BTW. I discard the sub data because tests that I have done show no benefit when it is included in the output.

Regards,

-Philip.
 
This is a great thread to reference for those making .flac files for their music servers from their Chicago Quadio discs. I actually had the same question myself and wondered if I had to convert the 4channel ripped .flac files to 6 channel .flac files leaving the center and sub empty in order to play them with my Oppo without using the BluRay. Since they are 24/192 they are big and they take a lot of time to process and recreate even with a fast PC.
 
Uh... I don't really understand most of this thread, but I ripped the Chicago Quad layers to 24x192 .flac with Audiomuxer, and when I playback the files through my OPPO 103, they sound perfect, and exactly the same as when I play the discs. I have all my speakers set to "large" (because they are:)) and don't use any bass management. The subwoofer never turns on when I play these Chicago quads.
 
This is a great thread to reference for those making .flac files for their music servers from their Chicago Quadio discs. I actually had the same question myself and wondered if I had to convert the 4channel ripped .flac files to 6 channel .flac files leaving the center and sub empty in order to play them with my Oppo without using the BluRay. Since they are 24/192 they are big and they take a lot of time to process and recreate even with a fast PC.
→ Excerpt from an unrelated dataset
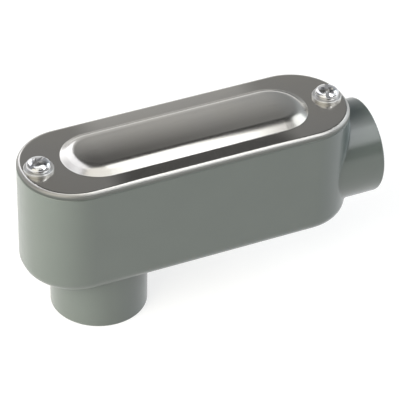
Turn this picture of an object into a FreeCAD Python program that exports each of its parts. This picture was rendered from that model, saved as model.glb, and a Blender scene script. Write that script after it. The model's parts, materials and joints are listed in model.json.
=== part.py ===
import FreeCAD, Part
import math
import os

# Conduit body of the LB form: a long cast housing with one hub leaving its back and one
# leaving its end, closed on top by a pressed cover on a gasket, held by a screw at each end.
#
# All sizes are in millimetres. The origin is the centre of the back hub's mouth. +Z runs up
# the back hub's axis to the cover, and +X runs along the housing to the end hub.

# Housing
BODY_LENGTH = 115.8          # closed end to hub end, over the rounded ends
BODY_WIDTH = 38.0
END_FLAT = 1.6               # short flat left across each rounded end
BODY_DEPTH = 38.3            # back face to rim
WALL = 2.8
FLOOR = 3.0
BACK_EDGE_RADIUS = 4.1
RIM_EDGE_RADIUS = 0.5
CAVITY_FLOOR_RADIUS = 2.2

# Hubs, one size for both
HUB_RADIUS = 16.35
HUB_BORE_RADIUS = 13.4       # over the roots of the pipe thread
HUB_MOUTH_RADIUS = 0.6
HUB_ROOT_RADIUS = 1.0        # fillet where a hub leaves the housing
BACK_HUB_LENGTH = 18.7       # mouth to the housing's back face
BACK_HUB_INSET = 26.6        # axis from the closed end
END_HUB_REACH = 8.9          # mouth past the hub end
END_HUB_RISE = 0.3           # the end hub's underside above the back face
STOP_THICKNESS = 4.8         # smooth shoulder that stops the conduit
THROAT_RADIUS = 10.4         # wire way through the stop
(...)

I use J River 21 and had to convert the Chicago Quadio from 4.0 to 5.1 using Audiomuxer (with C and LFE empty) in order to get the 4 speakers playing properly - the initial 4.0 would play in FL, FR, C, and LFE..
 
I use J River 21 and had to convert the Chicago Quadio from 4.0 to 5.1 using Audiomuxer (with C and LFE empty) in order to get the 4 speakers playing properly - the initial 4.0 would play in FL, FR, C, and LFE..

I'm surprised J River 21 cannot correctly play Quad. Can you upgrade or find a media player that does use correct channel mappings?
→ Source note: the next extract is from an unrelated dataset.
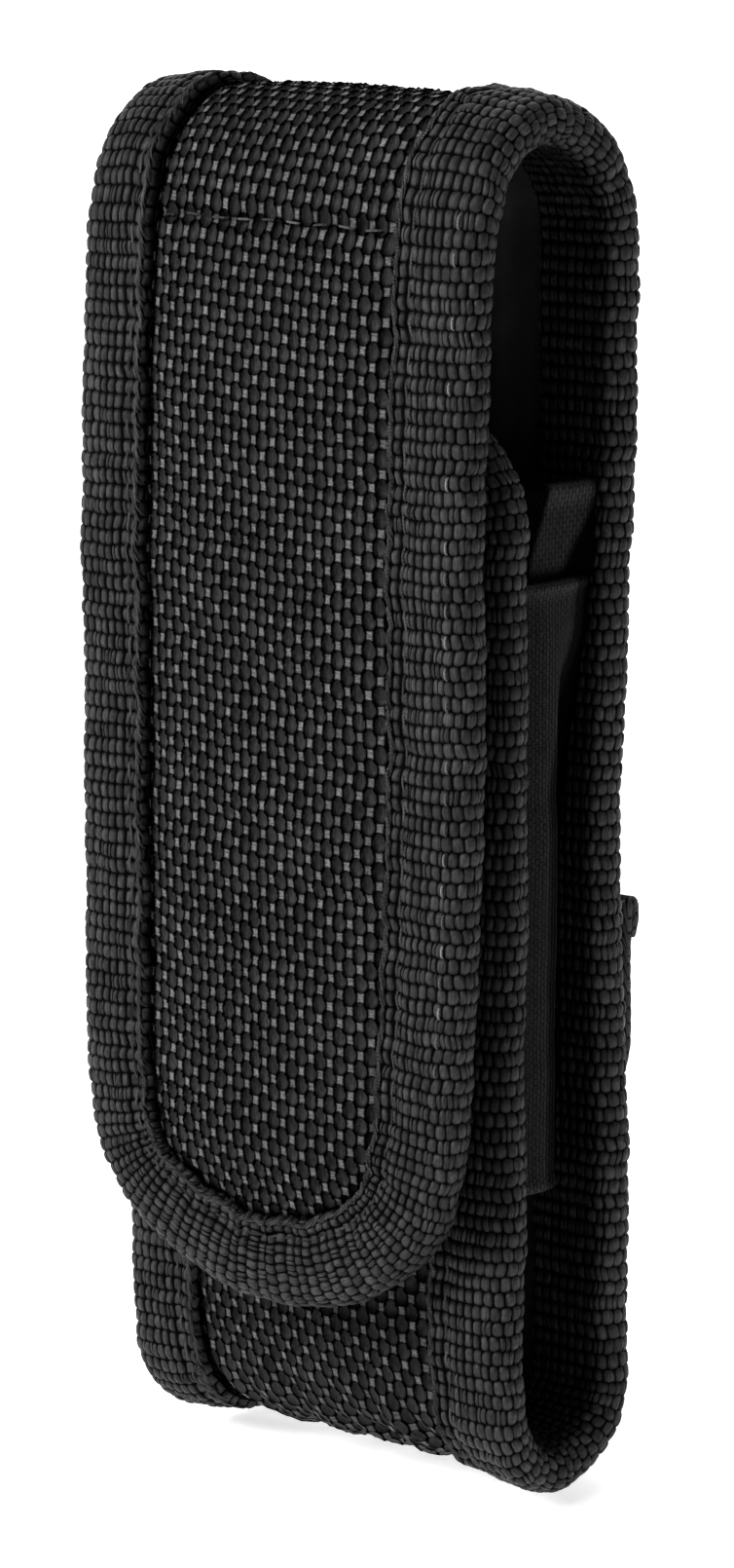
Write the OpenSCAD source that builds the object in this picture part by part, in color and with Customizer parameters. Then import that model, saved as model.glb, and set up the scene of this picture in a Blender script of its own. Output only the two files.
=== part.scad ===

A mate of mine has an old Western Digital media player that cannot play anything other than 5.1 correctly. So 4.0, 4.1, 5.0 etc plays with wrong speakers assignments. Apart from many quad releases this rules out most classical MCH releases too (5.0).
 
I just did most of the Chicago Quadio box using MakeMKV and then AudioMuxer (Extract Audio from MKV file) and I got perfect 24/192 4 channel .flac files with proper cue's and they play perfectly from a USB drive connected to my Oppo. No channel futzing required. Works great.
 
I'm surprised J River 21 cannot correctly play Quad. Can you upgrade or find a media player that does use correct channel mappings?
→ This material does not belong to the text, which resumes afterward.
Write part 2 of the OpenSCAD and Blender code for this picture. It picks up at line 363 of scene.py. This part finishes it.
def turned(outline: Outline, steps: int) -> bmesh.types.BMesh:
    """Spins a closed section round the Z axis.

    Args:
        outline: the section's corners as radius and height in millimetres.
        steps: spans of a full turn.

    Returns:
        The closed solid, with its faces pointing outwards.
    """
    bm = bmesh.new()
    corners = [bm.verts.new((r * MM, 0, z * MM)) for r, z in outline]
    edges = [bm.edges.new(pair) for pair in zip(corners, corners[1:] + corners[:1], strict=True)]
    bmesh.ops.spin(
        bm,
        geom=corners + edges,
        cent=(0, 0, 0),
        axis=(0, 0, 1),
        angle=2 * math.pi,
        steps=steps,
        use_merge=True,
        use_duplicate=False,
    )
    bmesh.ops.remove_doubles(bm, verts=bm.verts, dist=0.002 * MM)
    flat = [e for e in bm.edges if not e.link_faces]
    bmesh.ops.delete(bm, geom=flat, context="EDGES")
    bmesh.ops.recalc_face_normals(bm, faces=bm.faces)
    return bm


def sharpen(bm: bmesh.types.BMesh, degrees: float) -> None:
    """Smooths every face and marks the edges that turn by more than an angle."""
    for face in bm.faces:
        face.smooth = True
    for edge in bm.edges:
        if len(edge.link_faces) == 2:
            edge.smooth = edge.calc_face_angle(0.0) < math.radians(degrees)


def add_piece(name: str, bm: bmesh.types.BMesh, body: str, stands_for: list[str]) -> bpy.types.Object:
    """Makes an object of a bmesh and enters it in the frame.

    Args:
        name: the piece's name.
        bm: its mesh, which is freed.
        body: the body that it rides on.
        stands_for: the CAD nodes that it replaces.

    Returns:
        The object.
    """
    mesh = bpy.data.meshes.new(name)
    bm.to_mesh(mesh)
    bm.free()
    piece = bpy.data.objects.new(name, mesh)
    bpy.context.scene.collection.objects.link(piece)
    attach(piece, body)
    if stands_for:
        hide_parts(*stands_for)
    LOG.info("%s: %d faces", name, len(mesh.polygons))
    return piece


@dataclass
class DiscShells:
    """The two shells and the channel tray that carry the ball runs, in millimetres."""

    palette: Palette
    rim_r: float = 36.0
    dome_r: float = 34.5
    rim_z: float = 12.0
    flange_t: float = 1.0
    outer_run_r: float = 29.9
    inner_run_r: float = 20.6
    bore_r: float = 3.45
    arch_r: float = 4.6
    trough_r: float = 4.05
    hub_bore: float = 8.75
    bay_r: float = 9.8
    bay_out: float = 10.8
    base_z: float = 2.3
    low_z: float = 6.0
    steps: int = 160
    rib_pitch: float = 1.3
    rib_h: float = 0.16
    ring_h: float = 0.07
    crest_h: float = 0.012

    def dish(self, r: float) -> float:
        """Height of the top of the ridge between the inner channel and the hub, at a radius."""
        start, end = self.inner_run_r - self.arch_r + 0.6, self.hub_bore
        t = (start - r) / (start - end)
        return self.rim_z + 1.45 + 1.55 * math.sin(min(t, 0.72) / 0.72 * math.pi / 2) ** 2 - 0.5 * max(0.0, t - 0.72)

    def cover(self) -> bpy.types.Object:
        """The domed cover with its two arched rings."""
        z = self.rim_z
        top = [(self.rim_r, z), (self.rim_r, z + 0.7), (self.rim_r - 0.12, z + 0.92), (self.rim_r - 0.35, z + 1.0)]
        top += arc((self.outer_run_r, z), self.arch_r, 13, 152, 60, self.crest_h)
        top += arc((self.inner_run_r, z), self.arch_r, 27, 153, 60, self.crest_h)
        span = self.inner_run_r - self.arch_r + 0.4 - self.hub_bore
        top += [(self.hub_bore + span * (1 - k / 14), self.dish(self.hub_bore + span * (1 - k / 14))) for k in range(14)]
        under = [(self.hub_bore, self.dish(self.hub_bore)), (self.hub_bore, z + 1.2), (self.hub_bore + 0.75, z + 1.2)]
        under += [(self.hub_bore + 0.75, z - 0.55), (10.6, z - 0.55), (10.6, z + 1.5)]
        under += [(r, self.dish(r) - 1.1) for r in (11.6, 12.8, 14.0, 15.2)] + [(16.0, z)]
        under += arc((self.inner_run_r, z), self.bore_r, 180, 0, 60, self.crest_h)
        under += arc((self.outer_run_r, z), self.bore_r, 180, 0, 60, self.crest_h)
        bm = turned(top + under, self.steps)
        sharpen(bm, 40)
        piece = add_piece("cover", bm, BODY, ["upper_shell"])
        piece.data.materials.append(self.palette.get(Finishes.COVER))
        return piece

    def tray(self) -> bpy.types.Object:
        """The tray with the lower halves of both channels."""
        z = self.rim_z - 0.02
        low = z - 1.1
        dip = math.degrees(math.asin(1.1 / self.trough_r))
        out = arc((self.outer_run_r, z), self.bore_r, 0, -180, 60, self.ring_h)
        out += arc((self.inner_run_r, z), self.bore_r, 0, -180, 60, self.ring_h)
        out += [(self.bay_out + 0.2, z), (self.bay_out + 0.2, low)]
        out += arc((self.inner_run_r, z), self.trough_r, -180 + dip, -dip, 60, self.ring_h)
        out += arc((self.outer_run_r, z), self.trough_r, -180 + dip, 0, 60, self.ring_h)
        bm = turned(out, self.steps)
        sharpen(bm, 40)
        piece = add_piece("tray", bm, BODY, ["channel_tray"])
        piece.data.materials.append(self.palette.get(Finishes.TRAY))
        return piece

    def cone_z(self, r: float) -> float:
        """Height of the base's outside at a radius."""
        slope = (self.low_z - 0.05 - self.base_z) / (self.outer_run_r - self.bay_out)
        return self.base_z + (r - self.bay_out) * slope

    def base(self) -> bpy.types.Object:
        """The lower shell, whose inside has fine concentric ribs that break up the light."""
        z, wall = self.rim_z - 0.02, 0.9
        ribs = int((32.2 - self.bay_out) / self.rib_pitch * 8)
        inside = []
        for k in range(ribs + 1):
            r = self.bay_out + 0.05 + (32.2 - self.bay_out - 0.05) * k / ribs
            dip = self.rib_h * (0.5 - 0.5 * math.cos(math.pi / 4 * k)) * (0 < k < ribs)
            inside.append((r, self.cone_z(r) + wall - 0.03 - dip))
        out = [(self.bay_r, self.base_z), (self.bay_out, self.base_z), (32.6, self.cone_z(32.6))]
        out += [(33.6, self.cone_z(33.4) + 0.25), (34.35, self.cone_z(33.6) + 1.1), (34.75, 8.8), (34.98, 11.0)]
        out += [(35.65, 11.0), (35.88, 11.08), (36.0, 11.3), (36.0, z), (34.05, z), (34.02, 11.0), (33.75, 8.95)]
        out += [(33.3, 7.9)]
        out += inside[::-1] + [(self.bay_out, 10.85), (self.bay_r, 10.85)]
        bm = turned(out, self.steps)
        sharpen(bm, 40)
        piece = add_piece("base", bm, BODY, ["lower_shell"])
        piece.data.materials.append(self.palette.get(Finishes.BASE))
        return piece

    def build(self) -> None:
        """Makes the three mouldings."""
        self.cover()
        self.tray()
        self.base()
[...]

A mate of mine has an old Western Digital media player that cannot play anything other than 5.1 correctly. So 4.0, 4.1, 5.0 etc plays with wrong speakers assignments. Apart from many quad releases this rules out most classical MCH releases too (5.0).

VLC does this on my Macs, too.. you have to have a silent/blank Centre (3) & LFE (4), so Quad's are mapped as 5.1 rather than 4.0, otherwise you get the 2 x Rear channels popping up in Centre & LFE respectively (with as you can imagine yucky sucky surround results!) its a PITA! :D
 
I'm surprised J River 21 cannot correctly play Quad. Can you upgrade or find a media player that does use correct channel mappings?

A mate of mine has an old Western Digital media player that cannot play anything other than 5.1 correctly. So 4.0, 4.1, 5.0 etc plays with wrong speakers assignments. Apart from many quad releases this rules out most classical MCH releases too (5.0).

You can in JRiver set the output to be 5.1 - this will take a 4.0 and upmix it to 5.1, - it creates an actual C and LFE, and then the Ls and Rs do play in the proper speakers..
 
You can in JRiver set the output to be 5.1 - this will take a 4.0 and upmix it to 5.1, - it creates an actual C and LFE, and then the Ls and Rs do play in the proper speakers..

Not necessarily. If you play a quad with JRiver set to output 5.1, you have a separate option that lets you decide whether it will create/synthesize "an actual C and LFE" or not. In the latter case, which I use, JRiver does not create anything but simply redistributes the 4 channels so that, indeed, "the Ls and Rs do play in the proper speakers."